I took a break from reading 2000 AD when I went to college; at least one of the students at St. Bode’s has kept up his subscription to the venerable Lion. Mrs. Peel’s checking out the latest adventure for Robot Archie in the issue in the lecture room. Archie was the spiritual antecedent for the Vision and Jocasta in those other, lesser Avengers.

But even if our son had been more familiar with the ins and outs of colleges like this, I think the central thesis of this adventure might have been a little over his head. I like the way that Martin Woodhouse’s script is very subtle about the issue between one set of economists who envision a future of “Europia” and the anonymous author of a paper called Economics and a Sense of History.

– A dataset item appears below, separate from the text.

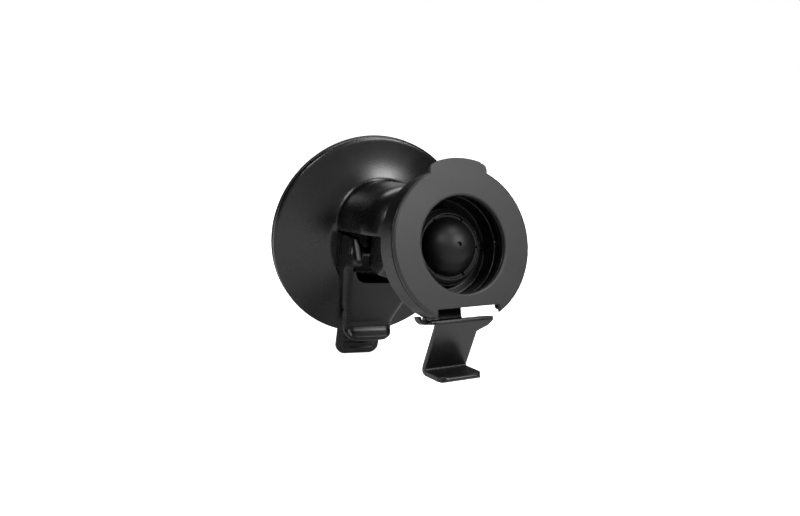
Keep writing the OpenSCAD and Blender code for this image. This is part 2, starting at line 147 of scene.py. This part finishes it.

Steed immediately sees something in the paper that brings the word “jackboots” to mind, and many of the students at St. Bode’s, including Mower and future star Jacqueline Pearce, are thugs-in-training. They’re downright awful to one of their lecturers, played by John Barron, who contends that no one person can alter the inevitable course of history.

The show was much more his speed when the students’ Rag Week festivities got violent. At one point, Steed and Nigel Stock’s character have to take refuge under a caravan in the woods while masked ruffians fire arrows at them. One flaming arrow pierces Steed’s bowler hat; that was the high point of the episode for him!